What if the hand does not in fact move continously? Find a way to pose that question scientifically and perhaps it will have a scientific answer someday. But you have overlooked that very first step.

If superhighspeed photography proved that the hands of a clock do in fact move in jerks and spurts, would you be willing to revise your concept of time in light of that fact?Obviously that would require new models. That's all it would do, that's science.


I'm all for that that, but if reality really is digital in nature, then the processes science use to measure reality will also be digital. If wishes were fishes...

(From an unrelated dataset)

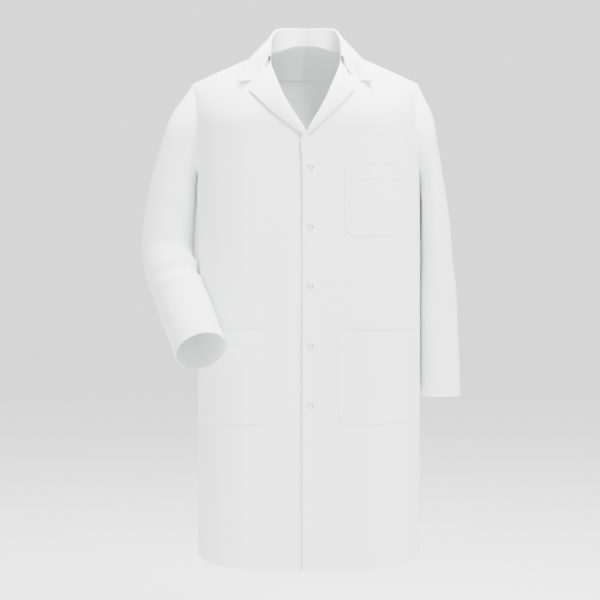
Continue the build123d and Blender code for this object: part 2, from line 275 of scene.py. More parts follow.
def sheet(name, outer, normal, thickness, uv, material, wrap=False):
    """Closed sheet of cloth below a grid of points, with a rounded rim all round.

    With wrap the grid's last column joins its first, as in a tube. The normals are analytic,
    so that two sheets of one piece of cloth meet without a mark.
    """
    inner = outer - thickness * normal
    middle = (outer + inner) / 2
    rows, cols = outer.shape[:2]
    count = rows * cols
    ids = np.arange(count).reshape(rows, cols)
    push = thickness / 2
    low = middle[0] + push * unit(middle[0] - middle[1])
    high = middle[-1] + push * unit(middle[-1] - middle[-2])
    low_out, high_out = unit(middle[0] - middle[1]), unit(middle[-1] - middle[-2])
    if wrap:
        ring = np.concatenate([low, high])
        ring_out = np.concatenate([low_out, high_out])
        ring_uv = np.concatenate([uv[0], uv[-1]])
        first = 2 * count + np.arange(cols)
        last = first + cols
        skins = []
        for base in (ids, ids + count):
            full = np.concatenate([first[None], base, last[None]])
            skins.append(np.concatenate([full, full[:, :1]], axis=1))
    else:
        start = middle[:, 0] + push * unit(middle[:, 0] - middle[:, 1])
        end = middle[:, -1] + push * unit(middle[:, -1] - middle[:, -2])
        pads = np.full((rows + 2, cols + 2, 3), 0.0)
        pads[0, 1:-1], pads[-1, 1:-1], pads[1:-1, 0], pads[1:-1, -1] = low, high, start, end
        for j, jj in ((0, 0), (-1, -1)):
            for i, ii in ((0, 0), (-1, -1)):
                near = (pads[jj, 1 if ii == 0 else -2] + pads[1 if jj == 0 else -2, ii]) / 2
                pads[jj, ii] = near
        edge = np.ones((rows + 2, cols + 2), bool)
        edge[1:-1, 1:-1] = False
        ring_ids = np.full((rows + 2, cols + 2), -1)
        ring_ids[edge] = 2 * count + np.arange(edge.sum())
        ring = pads[edge]
        close = np.clip(np.arange(rows + 2) - 1, 0, rows - 1), np.clip(
            np.arange(cols + 2) - 1, 0, cols - 1)
        ring_out = unit(ring - middle[np.ix_(*close)][edge])
        ring_uv = uv[np.ix_(*close)][edge]
        skins = []
        for base in (ids, ids + count):
            full = ring_ids.copy()
            full[1:-1, 1:-1] = base
            skins.append(full)
    a = outer[1:, :-1] - outer[:-1, :-1]
    b = outer[:-1, 1:] - outer[:-1, :-1]
    flip = np.sum(np.cross(b, a) * normal[:-1, :-1]) < 0
    quads_out, quads_in = grid_faces(skins[0]), grid_faces(skins[1])[:, ::-1]
    quads = np.concatenate([quads_out, quads_in])
    quads = quads[:, ::-1] if flip else quads
    flat = (-1, 3)
    verts = np.concatenate([outer.reshape(flat), inner.reshape(flat), ring])
    vectors = np.concatenate([normal.reshape(flat), -normal.reshape(flat), ring_out])
    shared = np.concatenate([uv.reshape(-1, 2), uv.reshape(-1, 2), ring_uv])
    return make_mesh(name, verts, quads, shared, vectors, material)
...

Digital thinking is indeed connected to our concept of integers, but analog thinking is inherently connected to our concept of integrals--as you rightly point out. The question is how nature integrates: analytically, or with brute force--or does she just look them up?Exactly. I think the answer must be that any of those is absurd.

tommac
2008-Apr-21, 03:22 PM
It used to be analog, but now it's digital! :)

But seriously, it's a good question and I find it interesting as well. There is a whole stream of thought called "digital cosmology" that claims that the universe is digital, i.e. information based. I suspect it would be considered "against the mainstream," but I'm not really sure.

Isnt string theory digital?

McGatney
2010-Apr-21, 07:43 AM
We should look at the recent proof by David H. Wolpert at NASA, which states that within any system of universes, quantities exist which cannot be ascertained by any inference device (including the human mind) inside the system. It just may be that whether the universe is analog or digital is one of these inherently unknowable quantities.